#### [Information supplied]

>> begin

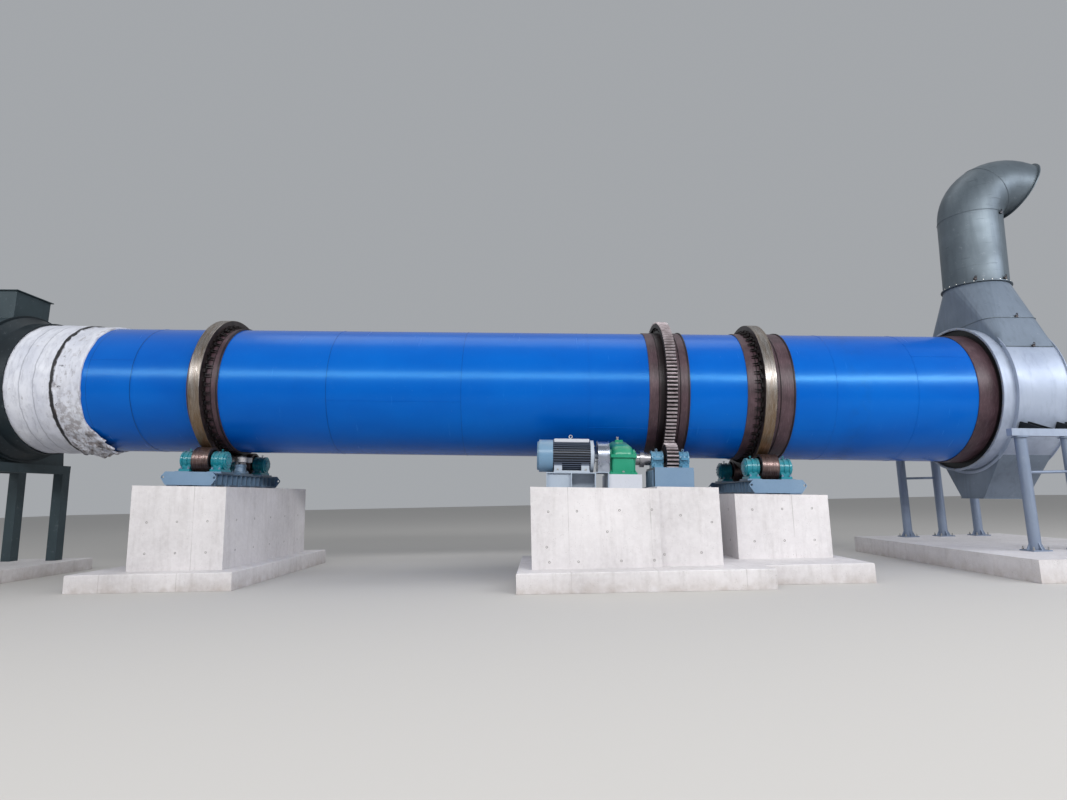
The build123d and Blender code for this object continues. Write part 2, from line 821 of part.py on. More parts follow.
# Motor, its stand and the coupling guard
stand_top = drive_rise - motor_centre_height
stand_height = stand_top - motor_pier_top
motor_end = motor_start + motor_length
guard_start = motor_end + guard_gap
guard_deck = drive_rise - guard_radius - 20
body_start = motor_start + motor_cowl_length
with BuildPart() as motor:
    with BuildSketch(cross_plane(body_start, input_across, drive_rise)):
        Circle(motor_radius)
        with PolarLocations(motor_radius - 4, motor_fin_count):
            Rectangle(motor_fin_height + 4, 7, align=(Align.MIN, Align.CENTER))
    extrude(amount=motor_length - motor_cowl_length - 80)
    with BuildSketch(cross_plane(motor_end - 80, input_across, drive_rise)):
        Circle(motor_radius + motor_fin_height)
    extrude(amount=55)
    with BuildSketch(cross_plane(motor_end - 25, input_across, drive_rise)):
        Circle(130)
    extrude(amount=25)
    with BuildSketch(cross_plane(motor_end, input_across, drive_rise)):
        Circle(40)
    extrude(amount=guard_start - motor_end - weld_gap)
    foot_middle = (body_start + motor_end - 80) / 2
    foot_length = motor_end - body_start - 110
    with BuildSketch(deck_plane(foot_middle, input_across, stand_top)):
        with GridLocations(0, motor_feet_width - 110, 1, 2):
            Rectangle(foot_length, 110)
    extrude(amount=30)
    with BuildSketch(deck_plane(foot_middle, input_across, stand_top)):
        with GridLocations(foot_length - 140, motor_feet_width - 170, 2, 2):
            Rectangle(130, 60)
    extrude(amount=160)
save("motor", motor)

with BuildPart() as motor_cowl:
    with BuildSketch(cross_plane(motor_start + 26, input_across, drive_rise)):
        Circle(motor_radius + motor_fin_height + 4)
    extrude(amount=motor_cowl_length - 26 - weld_gap)
    with BuildSketch(cross_plane(motor_start, input_across, drive_rise)):
        Circle(motor_radius + motor_fin_height - 26)
    extrude(amount=26)
save("motor_cowl", motor_cowl)

with BuildPart() as motor_top_box:
    with BuildSketch(deck_plane(foot_middle, input_across, drive_rise)):
        RectangleRounded(foot_length, 290, 20)
    extrude(amount=motor_radius + motor_fin_height + 12)
    with BuildSketch(cross_plane(body_start - 100, input_across, drive_rise)):
        Circle(motor_radius + motor_fin_height + weld_gap)
    extrude(amount=motor_length + 200, mode=Mode.SUBTRACT)
save("motor_top_box", motor_top_box)

with BuildPart() as motor_stand:
    stand_start = motor_start + stand_setback
    stand_end = guard_start - 34
    deck_end = reducer_station + reducer_base_shift - reducer_base_length / 2
    low_top = guard_deck
    with BuildSketch(side_plane(0, input_across + motor_feet_width / 2 + 40, 0)):
        with BuildLine():
            Polyline(
                (stand_start, motor_pier_top),
                (deck_end - weld_gap, motor_pier_top),
                (deck_end - weld_gap, low_top),
                (stand_end + 32, low_top),
                (stand_end, stand_top),
                (stand_start, stand_top),
                close=True,
            )
        make_face()
        with BuildLine():
            Polyline(
                (stand_start + plate, motor_pier_top),
                (deck_end - plate, motor_pier_top),
                (deck_end - plate, low_top - plate),
                (stand_end + 32 - plate / 2, low_top - plate),
                (stand_end - plate / 2, stand_top - plate),
                (stand_start + plate, stand_top - plate),
                close=True,
            )
        make_face(mode=Mode.SUBTRACT)
    extrude(amount=motor_feet_width + 80)
    with BuildSketch(deck_plane(0, 0, motor_pier_top)):
        with Locations(((stand_start + stand_end) / 2, input_across)):
            Rectangle(stand_end - stand_start - plate, plate)
        with Locations(((stand_start + stand_end) / 2, input_across), (stand_end - plate, input_across)):
            Rectangle(plate, motor_feet_width + 80)
    extrude(amount=stand_height - plate / 2)
save("motor_stand", motor_stand)

with BuildPart() as coupling_guard:
    with BuildSketch(cross_plane(guard_start, input_across, drive_rise)):
        Circle(guard_radius)
        with Locations((0, guard_deck - drive_rise)):
            Rectangle(2 * guard_radius - 60, drive_rise - guard_deck, align=(Align.CENTER, Align.MIN))
    extrude(amount=guard_length)
save("coupling_guard", coupling_guard)

# Discharge hood, square to the drum axis
hood_end = hood_start + hood_length
hood_middle = hood_start + hood_length / 2
transition_half = sqrt(hood_radius ** 2 - transition_rise ** 2)
hopper_half = sqrt(hood_radius ** 2 - hopper_rise ** 2)

with BuildPart() as hood_drum:
    with BuildSketch(cross_plane(hood_start + hood_wall)):
        Circle(hood_radius)
        Circle(hood_radius - hood_wall, mode=Mode.SUBTRACT)
        with Locations((0, transition_rise)):
            Rectangle(2 * hood_radius, hood_radius, align=(Align.CENTER, Align.MIN), mode=Mode.SUBTRACT)
        with Locations((0, hopper_rise)):
            Rectangle(2 * hood_radius, hood_radius, align=(Align.CENTER, Align.MAX), mode=Mode.SUBTRACT)
    extrude(amount=hood_length - 2 * hood_wall)
save("hood_drum", hood_drum)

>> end

#### [Work to complete]
Take the material above and return all of it exactly.

#### [Reply to the exercise]
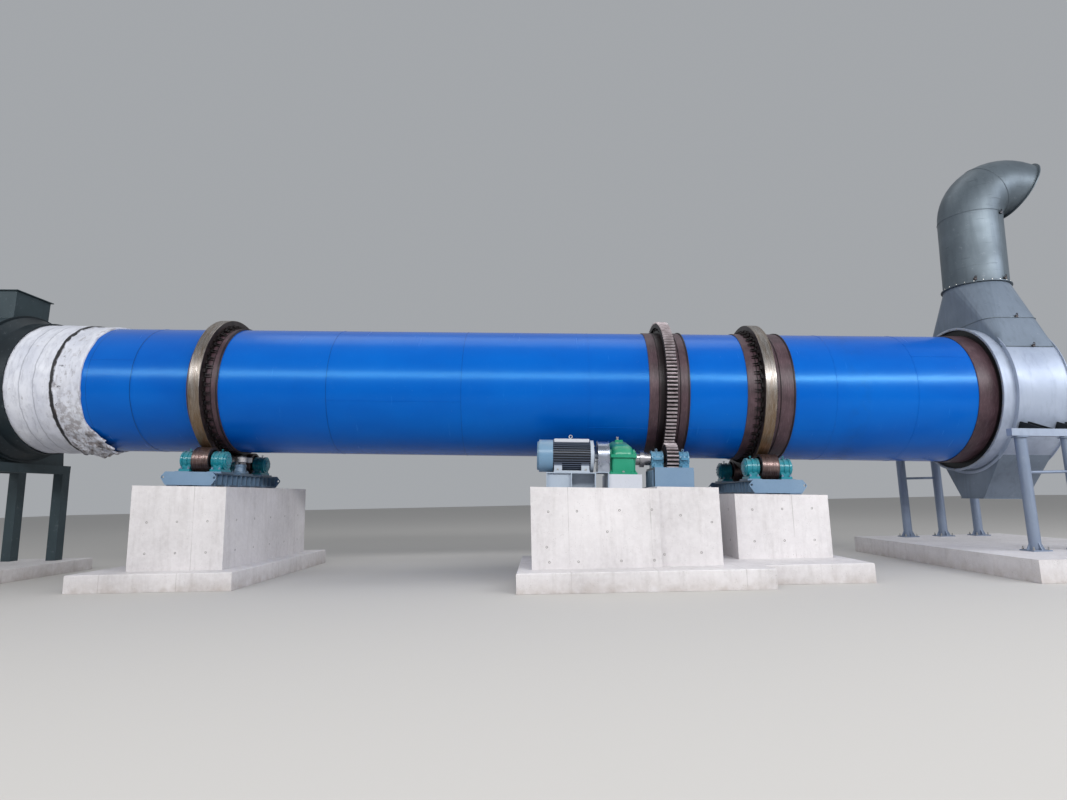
The build123d and Blender code for this object continues. Write part 2, from line 821 of part.py on. More parts follow.
# Motor, its stand and the coupling guard
stand_top = drive_rise - motor_centre_height
stand_height = stand_top - motor_pier_top
motor_end = motor_start + motor_length
guard_start = motor_end + guard_gap
guard_deck = drive_rise - guard_radius - 20
body_start = motor_start + motor_cowl_length
with BuildPart() as motor:
    with BuildSketch(cross_plane(body_start, input_across, drive_rise)):
        Circle(motor_radius)
        with PolarLocations(motor_radius - 4, motor_fin_count):
            Rectangle(motor_fin_height + 4, 7, align=(Align.MIN, Align.CENTER))
    extrude(amount=motor_length - motor_cowl_length - 80)
    with BuildSketch(cross_plane(motor_end - 80, input_across, drive_rise)):
        Circle(motor_radius + motor_fin_height)
    extrude(amount=55)
    with BuildSketch(cross_plane(motor_end - 25, input_across, drive_rise)):
        Circle(130)
    extrude(amount=25)
    with BuildSketch(cross_plane(motor_end, input_across, drive_rise)):
        Circle(40)
    extrude(amount=guard_start - motor_end - weld_gap)
    foot_middle = (body_start + motor_end - 80) / 2
    foot_length = motor_end - body_start - 110
    with BuildSketch(deck_plane(foot_middle, input_across, stand_top)):
        with GridLocations(0, motor_feet_width - 110, 1, 2):
            Rectangle(foot_length, 110)
    extrude(amount=30)
    with BuildSketch(deck_plane(foot_middle, input_across, stand_top)):
        with GridLocations(foot_length - 140, motor_feet_width - 170, 2, 2):
            Rectangle(130, 60)
    extrude(amount=160)
save("motor", motor)

with BuildPart() as motor_cowl:
    with BuildSketch(cross_plane(motor_start + 26, input_across, drive_rise)):
        Circle(motor_radius + motor_fin_height + 4)
    extrude(amount=motor_cowl_length - 26 - weld_gap)
    with BuildSketch(cross_plane(motor_start, input_across, drive_rise)):
        Circle(motor_radius + motor_fin_height - 26)
    extrude(amount=26)
save("motor_cowl", motor_cowl)

with BuildPart() as motor_top_box:
    with BuildSketch(deck_plane(foot_middle, input_across, drive_rise)):
        RectangleRounded(foot_length, 290, 20)
    extrude(amount=motor_radius + motor_fin_height + 12)
    with BuildSketch(cross_plane(body_start - 100, input_across, drive_rise)):
        Circle(motor_radius + motor_fin_height + weld_gap)
    extrude(amount=motor_length + 200, mode=Mode.SUBTRACT)
save("motor_top_box", motor_top_box)

with BuildPart() as motor_stand:
    stand_start = motor_start + stand_setback
    stand_end = guard_start - 34
    deck_end = reducer_station + reducer_base_shift - reducer_base_length / 2
    low_top = guard_deck
    with BuildSketch(side_plane(0, input_across + motor_feet_width / 2 + 40, 0)):
        with BuildLine():
            Polyline(
                (stand_start, motor_pier_top),
                (deck_end - weld_gap, motor_pier_top),
                (deck_end - weld_gap, low_top),
                (stand_end + 32, low_top),
                (stand_end, stand_top),
                (stand_start, stand_top),
                close=True,
            )
        make_face()
        with BuildLine():
            Polyline(
                (stand_start + plate, motor_pier_top),
                (deck_end - plate, motor_pier_top),
                (deck_end - plate, low_top - plate),
                (stand_end + 32 - plate / 2, low_top - plate),
                (stand_end - plate / 2, stand_top - plate),
                (stand_start + plate, stand_top - plate),
                close=True,
            )
        make_face(mode=Mode.SUBTRACT)
    extrude(amount=motor_feet_width + 80)
    with BuildSketch(deck_plane(0, 0, motor_pier_top)):
        with Locations(((stand_start + stand_end) / 2, input_across)):
            Rectangle(stand_end - stand_start - plate, plate)
        with Locations(((stand_start + stand_end) / 2, input_across), (stand_end - plate, input_across)):
            Rectangle(plate, motor_feet_width + 80)
    extrude(amount=stand_height - plate / 2)
save("motor_stand", motor_stand)

with BuildPart() as coupling_guard:
    with BuildSketch(cross_plane(guard_start, input_across, drive_rise)):
        Circle(guard_radius)
        with Locations((0, guard_deck - drive_rise)):
            Rectangle(2 * guard_radius - 60, drive_rise - guard_deck, align=(Align.CENTER, Align.MIN))
    extrude(amount=guard_length)
save("coupling_guard", coupling_guard)

# Discharge hood, square to the drum axis
hood_end = hood_start + hood_length
hood_middle = hood_start + hood_length / 2
transition_half = sqrt(hood_radius ** 2 - transition_rise ** 2)
hopper_half = sqrt(hood_radius ** 2 - hopper_rise ** 2)

with BuildPart() as hood_drum:
    with BuildSketch(cross_plane(hood_start + hood_wall)):
        Circle(hood_radius)
        Circle(hood_radius - hood_wall, mode=Mode.SUBTRACT)
        with Locations((0, transition_rise)):
            Rectangle(2 * hood_radius, hood_radius, align=(Align.CENTER, Align.MIN), mode=Mode.SUBTRACT)
        with Locations((0, hopper_rise)):
            Rectangle(2 * hood_radius, hood_radius, align=(Align.CENTER, Align.MAX), mode=Mode.SUBTRACT)
    extrude(amount=hood_length - 2 * hood_wall)
save("hood_drum", hood_drum)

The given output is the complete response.